[Start of Given data]
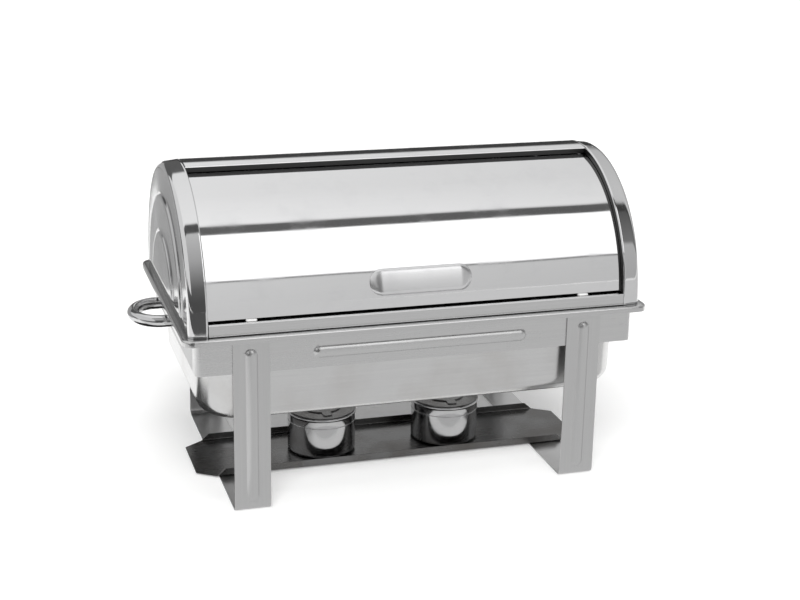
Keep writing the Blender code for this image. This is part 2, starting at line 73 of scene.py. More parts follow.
class Feed:
    """A socket of a node tree. A sum on feeds adds the Math nodes that work it out."""

    def __init__(self, tree, socket=None):
        self.tree, self.socket = tree, socket

    def node(self, kind, settings=(), sockets=(), output=0):
        """Adds a node of this type: its settings first, then a value or a feed for each socket."""
        made = self.tree.nodes.new(kind)
        for setting, value in dict(settings).items():
            if setting == "stops":
                for extra in range(len(value) - 2):
                    made.color_ramp.elements.new(0.5)
                for stop, (place, shade) in zip(made.color_ramp.elements, value):
                    stop.position, stop.color = place, (shade, shade, shade, 1)
            else:
                setattr(made, setting, value)
        for name, value in dict(sockets).items():
            if isinstance(value, Feed):
                self.tree.links.new(value.socket, made.inputs[name])
            else:
                made.inputs[name].default_value = value
        return Feed(self.tree, made.outputs[output] if made.outputs else None)

    def maths(self, operation, first, second):
        return self.node("ShaderNodeMath", {"operation": operation}, {0: first, 1: second})

    def __add__(self, other):
        return self.maths("ADD", self, other)

    def __sub__(self, other):
        return self.maths("SUBTRACT", self, other)

    def __rsub__(self, other):
        return self.maths("SUBTRACT", other, self)

    def __mul__(self, other):
        return self.maths("MULTIPLY", self, other)

    def __truediv__(self, other):
        return self.maths("DIVIDE", self, other)

    def __gt__(self, other):
        return self.maths("GREATER_THAN", self, other)

    def __lt__(self, other):
        return self.maths("LESS_THAN", self, other)

    __radd__, __rmul__ = __add__, __mul__


world = bpy.data.worlds.new("studio")
bpy.context.scene.world = world
world.use_nodes = True
world.node_tree.nodes.clear()
room = Feed(world.node_tree)
looking = room.node("ShaderNodeTexCoord", output="Generated")
across, deep, high = (
    room.node("ShaderNodeSeparateXYZ", sockets={0: looking}, output=axis) for axis in "XYZ"
)
# A turn about the long axis: up from the front horizon, over the top and down to the rear one.
turned = room.maths("ARCTAN2", high, deep * -1) / (2 * pi) + 0.5
# Each light panel as (degrees up from the front horizon, brightness).
in_front = [
    (-180, 0.10), (-60, 0.60), (-5, 0.70), (22.6, 0.74), (22.9, 0.16), (24.2, 0.16), (24.5, 1.60),
    (67.0, 1.60), (67.3, 0.14), (75.7, 0.14), (76.0, 1.04), (110, 0.92), (160, 0.90), (163, 0.06),
    (180, 0.06),
]
to_the_left = [
    (-180, 0.09), (8, 0.09), (19, 0.14), (43, 0.48), (66.8, 0.66), (67.3, 0.10), (75.7, 0.10),
    (76.0, 1.05), (138, 0.95), (141, 0.13), (180, 0.12),
]
to_the_right = [
    (-180, 0.40), (0, 0.50), (33, 0.55), (36, 0.22), (66.8, 0.12), (67.3, 0.05), (75.7, 0.05),
    (76.0, 0.75), (150, 0.60), (163, 0.10), (180, 0.10),
]
front, left, right = (
    room.node(
        "ShaderNodeValToRGB",
        {"stops": [((turn + 180) / 360, shade) for turn, shade in panels]},
        {"Fac": turned},
    )
    for panels in (in_front, to_the_left, to_the_right)
)
is_left, is_right = across < 0.10, across > 0.46
strip = (across < -0.45) * (high > 0.22)
sides = left * is_left * (1 - strip) + right * is_right + strip * 0.85
light = front * (1 - is_left) * (1 - is_right) * (1.12 - across * 0.5) + sides
glow = room.node("ShaderNodeBackground", sockets={"Strength": light, "Color": (1, 1, 1, 1)})
room.node("ShaderNodeOutputWorld", sockets={"Surface": glow})

key = bpy.data.objects.new("key_light", bpy.data.lights.new("key_light", "SUN"))
key.data.angle = radians(34)
key.data.energy = 2.1
key.location = (-0.62, -2.03, 2.12)
key.rotation_euler = key.location.to_track_quat("Z", "Y").to_euler()
key.visible_glossy = False
key.visible_camera = False
bpy.context.scene.collection.objects.link(key)


def level_board(low_x, high_x, low_y, high_y, z):
    """The corners of a level rectangle."""
    return [(low_x, low_y, z), (high_x, low_y, z), (high_x, high_y, z), (low_x, high_y, z)]


FLOOR_REACH, FLOOR_Z = 40, -0.0002
floor_mesh = bpy.data.meshes.new("floor")
corners = level_board(-FLOOR_REACH, FLOOR_REACH, -FLOOR_REACH, FLOOR_REACH, FLOOR_Z)
floor_mesh.from_pydata(corners, [], [(0, 1, 2, 3)])
floor = bpy.data.objects.new("floor", floor_mesh)
bpy.context.scene.collection.objects.link(floor)


def blank_material(name):
    """A material with no nodes yet, and the feed that adds them."""
    material = bpy.data.materials.new(name)
    material.use_nodes = True
    material.node_tree.nodes.clear()
    return material, Feed(material.node_tree)


def matt_surface(name, tone, roughness, speck, lit_from_below=0.0):
    """A dull finish with faint mottling: an opal board, or moulded nylon."""
    material, paint = blank_material(name)
    spot = paint.node("ShaderNodeTexCoord", output="Object")
    mottle = paint.node("ShaderNodeTexNoise", sockets={"Vector": spot, "Scale": speck, "Detail": 4})
    colour = paint.node(
        "ShaderNodeMix",
        {"data_type": "RGBA"},
        {
            "Factor": mottle,
            6: (tone * 0.97, tone * 0.97, tone * 0.96, 1),
            7: (tone, tone, tone, 1),
        },
        output=2,
    )
    dent = paint.node(
        "ShaderNodeBump", sockets={"Height": mottle, "Strength": 0.1, "Distance": 0.0002}
    )
    shader = paint.node(
        "ShaderNodeBsdfPrincipled",
        sockets={
            "Base Color": colour,
            "Roughness": mottle * 0.1 + roughness,
            "Normal": dent,
            "Emission Strength": lit_from_below,
            "Emission Color": (1, 1, 1, 1),
        },
    )
    paint.node("ShaderNodeOutputMaterial", sockets={"Surface": shader})
    return material


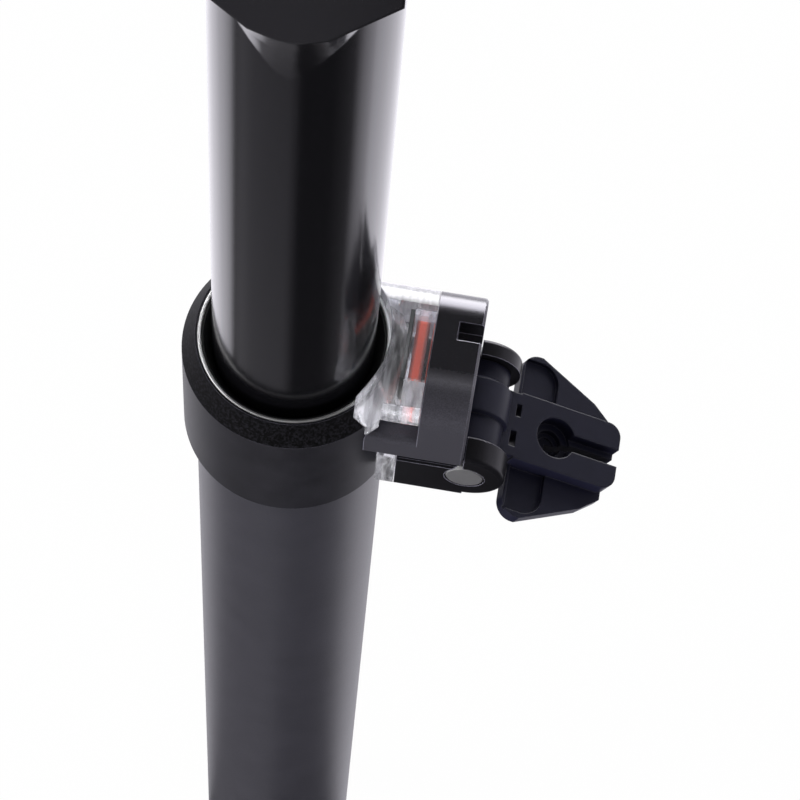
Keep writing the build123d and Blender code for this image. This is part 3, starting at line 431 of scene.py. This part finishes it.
def bare_metal(name, shade, rough, stretch, tint=(1.0, 1.0, 1.0), lift=0.004):
    finish = Finish(name)
    spot = finish.place_mm()
    lines = finish.noise(spot, LINES_PER_MM, PLAIN, stretch=stretch)
    stains = finish.noise(spot, STAINS_PER_MM, PLAIN)
    rounded = finish.round_normal(BARE_EDGE_MM)
    edge = finish.edge_mask(rounded)
    tone = finish.mix(stains, grey(shade * STAINED_SHARE, tint), grey(shade, tint))
    return finish.done(finish.skin(
        Base_Color=finish.mix(edge * HALF, tone, grey(BARE_EDGE_SHADE, tint)), Metallic=1.0,
        Roughness=rough + (lines - HALF) * LINE_SWING + (stains - HALF) * STAIN_SWING,
        Normal=finish.bump(lines, lift, rounded)))


ring_steel = bare_metal("ring_steel", shade=0.90, rough=0.45, stretch=(1.0, 1.0, 6.0))
pin_steel = bare_metal("pin_steel", shade=0.95, rough=0.58, stretch=(4.0, 0.2, 4.0))
bolt_steel = bare_metal("bolt_steel", shade=0.42, rough=0.28, stretch=(3.0, 3.0, 3.0))
release_steel = bare_metal("release_steel", shade=0.60, rough=0.32, stretch=(6.0, 6.0, 0.1))
alloy_bare = bare_metal("alloy_bare", shade=0.70, rough=0.34, stretch=(0.3, 0.3, 8.0))
rod_chrome = bare_metal("rod_chrome", shade=0.78, rough=0.12, stretch=(6.0, 6.0, 0.1), lift=0.001)
key_brass = bare_metal("key_brass", shade=0.80, rough=0.35, stretch=(1.0, 1.0, 5.0),
                       tint=(1.0, 0.72, 0.36))
print("bare metal finishes ready")

# %% [markdown]
# ## Plastics and rubber
# Moulded parts have no grain of their own. The tool they were made in was spark-eroded, which
# gives a fine matt pebble, and their edges are rounder than machined ones. The lever is nearly
# black with a blue cast, and its edges are polished a little by fingers and cable. They could
# share the recipe of the metals, but one without rings or dye is shorter and takes a colour
# instead of a shade.

# %% Plastic and rubber finishes
FLOW_PER_MM = 0.3
FLOW_SWING = 0.2
PEBBLE_SWING = 0.15
EDGE_SHARE = 0.6
EDGE_SHINE = 0.08


def moulded(name, colour, rough, pebble_per_mm=5.0, lift=0.012, edge_mm=0.3, edge_gain=0.04,
            level=0.5):
    finish = Finish(name)
    spot = finish.place_mm()
    pebble = finish.noise(spot, pebble_per_mm, SOFT)
    flow = finish.noise(spot, FLOW_PER_MM, SOFT)
    rounded = finish.round_normal(edge_mm)
    edge = finish.edge_mask(rounded)
    polished = tuple(part + edge_gain for part in colour) + (1.0,)
    tone = finish.mix(flow, grey(1.0 - FLOW_SWING, colour), grey(1.0 + FLOW_SWING, colour))
    return finish.done(finish.skin(
        Base_Color=finish.mix(edge * EDGE_SHARE, tone, polished), Metallic=0.0,
        Specular_IOR_Level=level,
        Roughness=rough + (pebble - HALF) * PEBBLE_SWING - edge * EDGE_SHINE,
        Normal=finish.bump(pebble, lift, rounded)))


lever_plastic = moulded("lever_plastic", (0.0110, 0.0110, 0.0240), 0.40, level=0.15)
plate_grey = moulded("plate_grey", (0.10, 0.12, 0.11), 0.40, pebble_per_mm=3.0, lift=0.006,
                     edge_mm=0.15, edge_gain=0.1)
bush_plastic = moulded("bush_plastic", (0.55, 0.53, 0.48), 0.5)
seal_rubber = moulded("seal_rubber", (0.004, 0.004, 0.005), 0.55, pebble_per_mm=4.0, lift=0.02,
                      edge_gain=0.02, level=0.25)
foam = moulded("foam", (0.05, 0.05, 0.055), 0.95, pebble_per_mm=1.5, lift=0.25, edge_gain=0.02)
print("plastic finishes ready")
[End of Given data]
Exactly as written, please reproduce the lines from the first line of the data to the line containing "return Feed(self.tree, made.outputs[output]", inclusive, and nothing else.

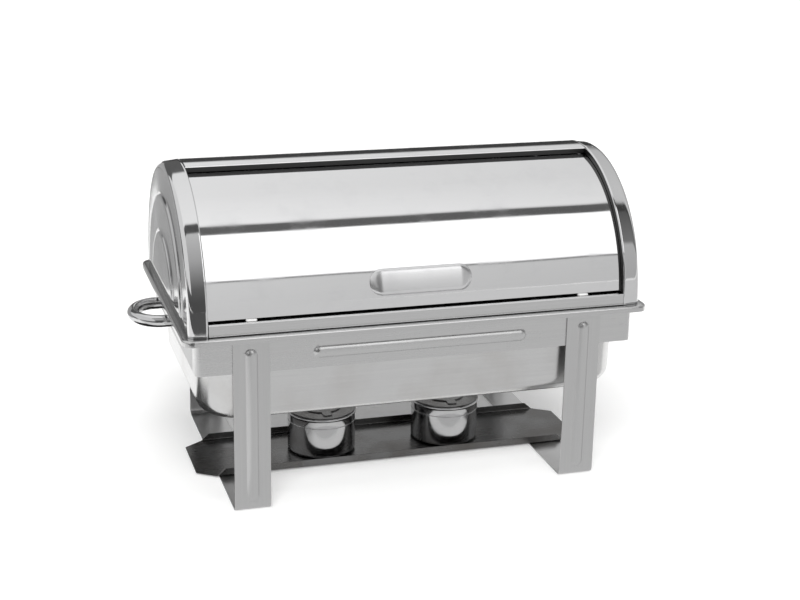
Keep writing the Blender code for this image. This is part 2, starting at line 73 of scene.py. More parts follow.
class Feed:
    """A socket of a node tree. A sum on feeds adds the Math nodes that work it out."""

    def __init__(self, tree, socket=None):
        self.tree, self.socket = tree, socket

    def node(self, kind, settings=(), sockets=(), output=0):
        """Adds a node of this type: its settings first, then a value or a feed for each socket."""
        made = self.tree.nodes.new(kind)
        for setting, value in dict(settings).items():
            if setting == "stops":
                for extra in range(len(value) - 2):
                    made.color_ramp.elements.new(0.5)
                for stop, (place, shade) in zip(made.color_ramp.elements, value):
                    stop.position, stop.color = place, (shade, shade, shade, 1)
            else:
                setattr(made, setting, value)
        for name, value in dict(sockets).items():
            if isinstance(value, Feed):
                self.tree.links.new(value.socket, made.inputs[name])
            else:
                made.inputs[name].default_value = value
        return Feed(self.tree, made.outputs[output] if made.outputs else None)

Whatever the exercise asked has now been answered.